Trotz der Herausforderungen bei einem kurzen Wahlkampf hatte Wagenknecht für eine schnelle Vertrauensfrage plädiert und Scholz „politische Insolvenzverschleppung“ vorgeworfen. Generalsekretär Leye blickt gelassen auf die nächsten Monate: „Egal wann nun die Vertrauensfrage genau gestellt wird, für uns als BSW zählt, dass die Bevölkerung die Vertrauensfrage bereits beantwortet hat und seit Monaten fertig ist mit der Bundesregierung.“
Leye gibt sich optimistisch: „Wir werden als BSW bereit sein für diesen Wahlkampf und ihn genauso professionell durchziehen wie alle anderen Wahlen in diesem Jahr.“ Laut einer Parteisprecherin war man ohnehin schon dabei, das Bundestagswahlprogramm mithilfe von Expertenräten zu schreiben.
Keine Räume, wenig Zeit, ausgelastete Ehrenamtliche
Neu gegründet ist die Piratenpartei zwar nicht. Sie war zuletzt aber weder im Bundestag noch in Landtagen vertreten – muss also zunächst Unterschriften sammeln, um bei der Neuwahl antreten zu dürfen: „Eine Wahl im Januar stellt uns wie alle anderen Kleinparteien auch vor große Herausforderungen“, sagte der Bundesvorsitzende Borys Sobieski zu FOCUS online.

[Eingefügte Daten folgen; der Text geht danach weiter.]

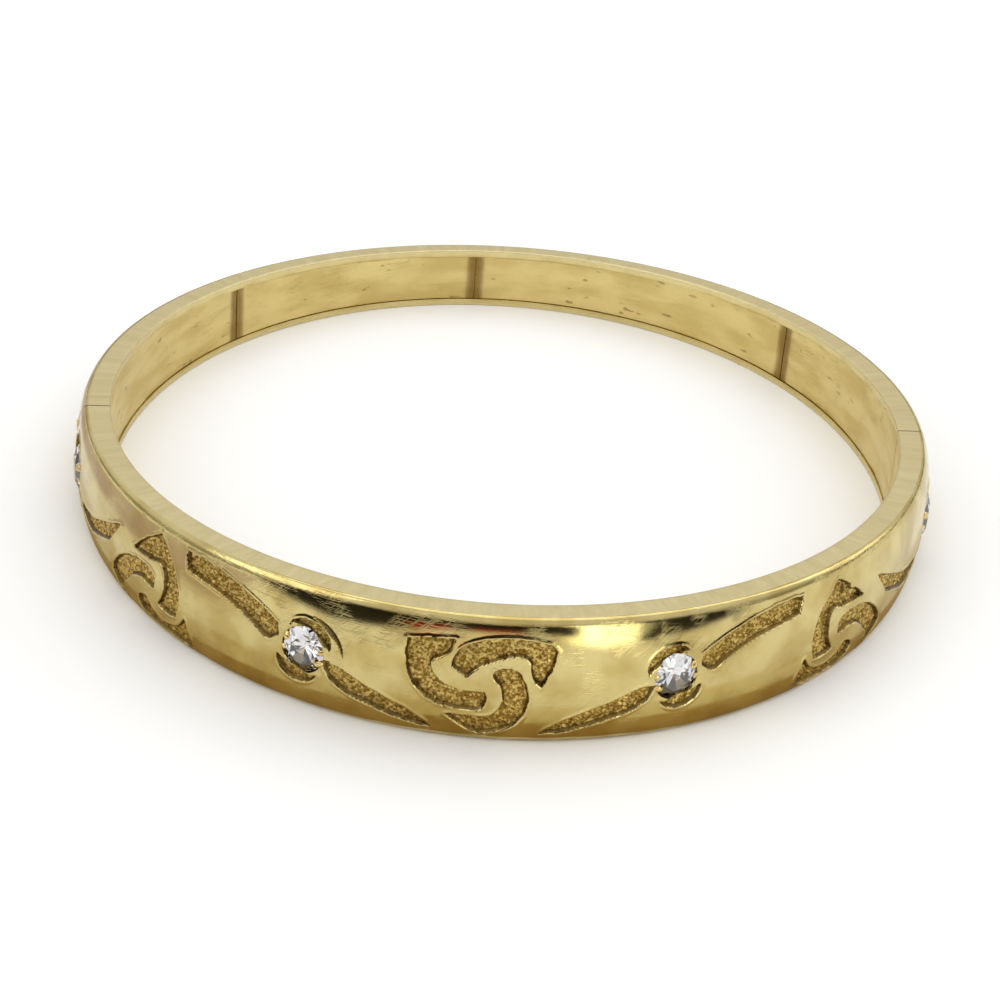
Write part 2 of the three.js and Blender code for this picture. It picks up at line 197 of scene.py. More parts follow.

Sogar schon vor der Unterschriftensammlung begännen die Probleme: So sei zum Beispiel das Aufstellen von Landeslisten erschwert, weil man kurzfristig nur schwer Räumlichkeiten für die entsprechenden Versammlungen finden würde. „Nach einer erfolgreichen Aufstellung sind dann die Unterstützungsunterschriften in voller Höhe, aber in einem drastisch verkürzten Zeitraum zu sammeln“, so Sobieski. In der kalten Jahreszeit seien zudem „ehrenamtlich sammelnde Mitglieder auch familiär stark eingebunden“.
Der Chef-Pirat stellt sich deshalb gegen CDU-Chef Friedrich Merz, der schnelle Neuwahlen fordert. „Das schwächt unsere Demokratie, mit bis jetzt nicht absehbaren Folgen.“ Sobieski fürchtet, dass die politischen Ränder gestärkt werden könnten, sollten in manchen Bundesländern Parteien auf den Wahlzetteln fehlen.
Schnelle Neuwahlen: „Gefährliches Spiel mit unserer Demokratie“
Ins selbe Horn stößt Maral Koohestanian. Sie ist bei Volt engagiert und für die Partei Stadträtin in Wiesbaden. „Der Ruf nach schnellen Neuwahlen im Januar ist ein gefährliches Spiel mit unserer Demokratie“, warnt sie. „Wenn am Ende in manchen Bundesländern bestimmte Parteien gar nicht zur Wahl stehen können, weil die Zeit für Unterschriften und Formalitäten nicht gereicht hat, ist das ein massiver Eingriff in die Wahlfreiheit der Bürgerinnen und Bürger.“
Tatsächlich haben bei der vergangenen Bundestagswahl 2021 mehr als zwei Millionen Menschen für kleine und nicht etablierte Parteien gestimmt, die nun mit Problemen zu kämpfen haben. Stehen einige von ihnen bei der Neuwahl nicht auf den Zetteln, könnte dadurch die Wahlbeteiligung und Demokratiezufriedenheit sinken. Bei den Kleinparteien geht es bei der Bundestagswahl realistischerweise zwar nicht um den Einzug ins Parlament. Vom Wahlergebnis hängt aber auch die staatliche Parteienfinanzierung ab. Diese würde eingeschränkt werden, wenn die Parteien wegen der kurzen Frist zur Nominierung und Unterschriftensammlung gar nicht antreten können.
„Hauruckaktion nützt nur den etablierten Parteien“
Volt-Politikerin Koohestanian plädiert deshalb für einen Wahltermin im März. „Das würde den demokratischen Wettbewerb stärken und gleichzeitig sicherstellen, dass die Wahl ohne organisatorische Pannen über die Bühne geht. Die Demokratie braucht Zeit für einen echten politischen Diskurs – keine Hauruckaktion, die am Ende nur den etablierten Parteien nützt.“
Die Wiesbadener Kommunalpolitikerin ist aber optimistisch, dass ihre Partei so oder so erfolgreich sein kann: „Eine Wahl im Januar wäre für Volt problemlos zu stemmen, da wir als Partei so einen enormen Zulauf an Mitgliedern sowie von Unterstützerinnen und Unterstützern haben.“ Bei noch kleineren Parteien sei die enorme Belastung aber tatsächlich nicht zu stemmen, fürchtet sie.